Records for this task -
%%

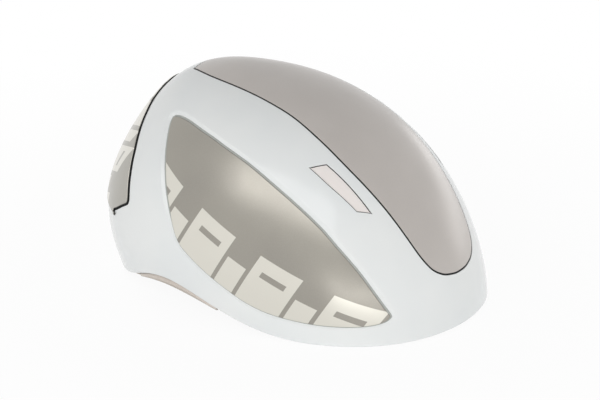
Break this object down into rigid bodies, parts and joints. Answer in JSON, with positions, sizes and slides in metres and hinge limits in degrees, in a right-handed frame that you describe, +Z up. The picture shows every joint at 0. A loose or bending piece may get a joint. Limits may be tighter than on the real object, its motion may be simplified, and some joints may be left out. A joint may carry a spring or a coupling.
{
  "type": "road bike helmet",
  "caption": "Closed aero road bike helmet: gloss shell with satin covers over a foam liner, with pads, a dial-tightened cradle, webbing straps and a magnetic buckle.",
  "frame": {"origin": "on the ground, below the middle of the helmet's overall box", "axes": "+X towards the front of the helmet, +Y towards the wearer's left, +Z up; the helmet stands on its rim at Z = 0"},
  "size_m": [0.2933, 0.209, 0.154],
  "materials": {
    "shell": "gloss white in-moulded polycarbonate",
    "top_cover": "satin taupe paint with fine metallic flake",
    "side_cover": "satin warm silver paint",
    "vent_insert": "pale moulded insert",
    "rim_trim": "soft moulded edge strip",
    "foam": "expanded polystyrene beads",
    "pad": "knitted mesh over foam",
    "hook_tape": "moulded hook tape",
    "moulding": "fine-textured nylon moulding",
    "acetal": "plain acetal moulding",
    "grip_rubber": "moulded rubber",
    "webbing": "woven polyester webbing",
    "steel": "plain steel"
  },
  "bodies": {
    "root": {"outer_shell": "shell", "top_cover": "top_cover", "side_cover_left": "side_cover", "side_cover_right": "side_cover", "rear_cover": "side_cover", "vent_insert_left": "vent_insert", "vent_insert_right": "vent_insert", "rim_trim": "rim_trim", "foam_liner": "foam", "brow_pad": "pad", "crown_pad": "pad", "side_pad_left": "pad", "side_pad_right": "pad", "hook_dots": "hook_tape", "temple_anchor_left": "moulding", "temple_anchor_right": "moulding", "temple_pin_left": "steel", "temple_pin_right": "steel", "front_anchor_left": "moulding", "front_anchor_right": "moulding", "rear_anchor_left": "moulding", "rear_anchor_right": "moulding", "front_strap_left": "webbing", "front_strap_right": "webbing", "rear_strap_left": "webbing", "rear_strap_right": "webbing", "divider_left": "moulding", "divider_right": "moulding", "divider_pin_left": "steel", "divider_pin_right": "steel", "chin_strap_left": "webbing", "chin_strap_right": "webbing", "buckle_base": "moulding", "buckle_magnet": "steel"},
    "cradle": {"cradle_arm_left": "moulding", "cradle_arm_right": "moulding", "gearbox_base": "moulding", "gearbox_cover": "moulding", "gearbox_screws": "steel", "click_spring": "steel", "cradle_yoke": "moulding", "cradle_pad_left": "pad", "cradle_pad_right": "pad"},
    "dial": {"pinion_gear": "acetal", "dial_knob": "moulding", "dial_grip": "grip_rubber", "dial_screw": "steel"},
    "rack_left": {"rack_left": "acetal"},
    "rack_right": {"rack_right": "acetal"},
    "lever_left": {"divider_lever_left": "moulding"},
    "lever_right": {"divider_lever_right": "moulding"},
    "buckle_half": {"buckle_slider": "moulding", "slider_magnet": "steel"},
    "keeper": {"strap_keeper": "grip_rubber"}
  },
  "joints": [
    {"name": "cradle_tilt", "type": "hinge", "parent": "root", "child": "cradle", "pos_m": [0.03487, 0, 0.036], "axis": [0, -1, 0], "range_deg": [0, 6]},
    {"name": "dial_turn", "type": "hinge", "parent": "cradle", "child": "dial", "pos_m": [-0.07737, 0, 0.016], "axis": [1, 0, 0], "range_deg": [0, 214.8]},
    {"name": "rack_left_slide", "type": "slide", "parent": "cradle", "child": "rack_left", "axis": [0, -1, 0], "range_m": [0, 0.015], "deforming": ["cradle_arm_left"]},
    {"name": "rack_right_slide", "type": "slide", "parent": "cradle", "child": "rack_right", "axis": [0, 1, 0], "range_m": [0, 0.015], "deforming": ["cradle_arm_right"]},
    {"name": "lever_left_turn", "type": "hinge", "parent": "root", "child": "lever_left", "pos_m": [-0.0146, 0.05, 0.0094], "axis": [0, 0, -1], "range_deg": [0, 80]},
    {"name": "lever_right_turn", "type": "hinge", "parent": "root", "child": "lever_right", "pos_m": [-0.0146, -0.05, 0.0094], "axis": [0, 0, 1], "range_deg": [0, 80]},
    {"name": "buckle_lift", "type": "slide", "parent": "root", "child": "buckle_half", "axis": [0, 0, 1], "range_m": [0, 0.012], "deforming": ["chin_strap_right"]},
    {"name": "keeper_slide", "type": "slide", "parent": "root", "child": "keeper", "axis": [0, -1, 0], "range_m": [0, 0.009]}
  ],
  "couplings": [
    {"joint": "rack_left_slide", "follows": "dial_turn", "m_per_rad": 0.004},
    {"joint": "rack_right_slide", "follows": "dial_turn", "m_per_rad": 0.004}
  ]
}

%%
%%

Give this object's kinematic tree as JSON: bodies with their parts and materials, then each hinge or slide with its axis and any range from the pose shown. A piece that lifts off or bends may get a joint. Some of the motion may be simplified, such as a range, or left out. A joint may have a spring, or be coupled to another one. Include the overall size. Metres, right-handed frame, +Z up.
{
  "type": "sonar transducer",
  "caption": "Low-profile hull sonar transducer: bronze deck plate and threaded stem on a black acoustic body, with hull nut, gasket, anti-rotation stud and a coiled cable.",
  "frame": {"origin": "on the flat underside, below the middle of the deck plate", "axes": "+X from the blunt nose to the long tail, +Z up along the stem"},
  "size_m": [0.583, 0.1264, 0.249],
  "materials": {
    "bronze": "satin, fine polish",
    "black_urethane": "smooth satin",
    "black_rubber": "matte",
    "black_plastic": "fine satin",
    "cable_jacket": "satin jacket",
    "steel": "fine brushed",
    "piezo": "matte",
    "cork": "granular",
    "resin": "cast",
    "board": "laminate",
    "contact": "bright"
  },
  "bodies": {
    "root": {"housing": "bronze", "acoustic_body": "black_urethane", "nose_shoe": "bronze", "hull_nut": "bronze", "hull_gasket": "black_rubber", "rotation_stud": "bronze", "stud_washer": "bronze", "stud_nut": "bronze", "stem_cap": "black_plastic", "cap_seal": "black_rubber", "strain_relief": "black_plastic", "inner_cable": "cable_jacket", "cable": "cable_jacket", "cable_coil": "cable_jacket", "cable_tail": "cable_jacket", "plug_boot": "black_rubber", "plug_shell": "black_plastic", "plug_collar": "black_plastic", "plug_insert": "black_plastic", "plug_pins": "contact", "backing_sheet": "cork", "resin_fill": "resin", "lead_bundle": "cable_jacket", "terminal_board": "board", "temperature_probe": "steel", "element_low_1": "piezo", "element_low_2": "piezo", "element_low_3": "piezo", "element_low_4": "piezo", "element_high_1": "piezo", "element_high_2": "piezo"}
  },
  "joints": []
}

%%
%%

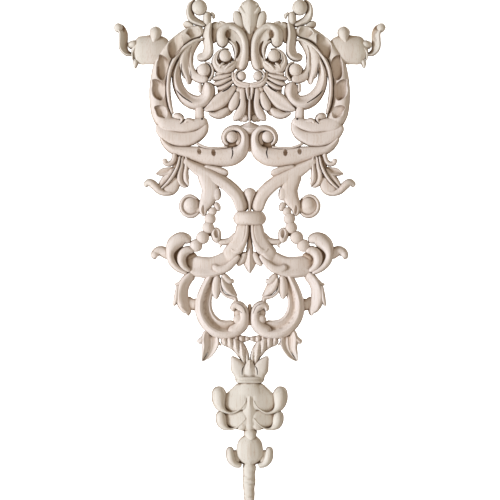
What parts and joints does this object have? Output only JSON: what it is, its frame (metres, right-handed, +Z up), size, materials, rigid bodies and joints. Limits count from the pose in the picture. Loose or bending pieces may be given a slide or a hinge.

%%

Set task -
Filter the entries and copy out every line with the word "bodies".

Worked answer -
Break this object down into rigid bodies, parts and joints. Answer in JSON, with positions, sizes and slides in metres and hinge limits in degrees, in a right-handed frame that you describe, +Z up. The picture shows every joint at 0. A loose or bending piece may get a joint. Limits may be tighter than on the real object, its motion may be simplified, and some joints may be left out. A joint may carry a spring or a coupling.
  "bodies": {
Give this object's kinematic tree as JSON: bodies with their parts and materials, then each hinge or slide with its axis and any range from the pose shown. A piece that lifts off or bends may get a joint. Some of the motion may be simplified, such as a range, or left out. A joint may have a spring, or be coupled to another one. Include the overall size. Metres, right-handed frame, +Z up.
  "bodies": {
What parts and joints does this object have? Output only JSON: what it is, its frame (metres, right-handed, +Z up), size, materials, rigid bodies and joints. Limits count from the pose in the picture. Loose or bending pieces may be given a slide or a hinge.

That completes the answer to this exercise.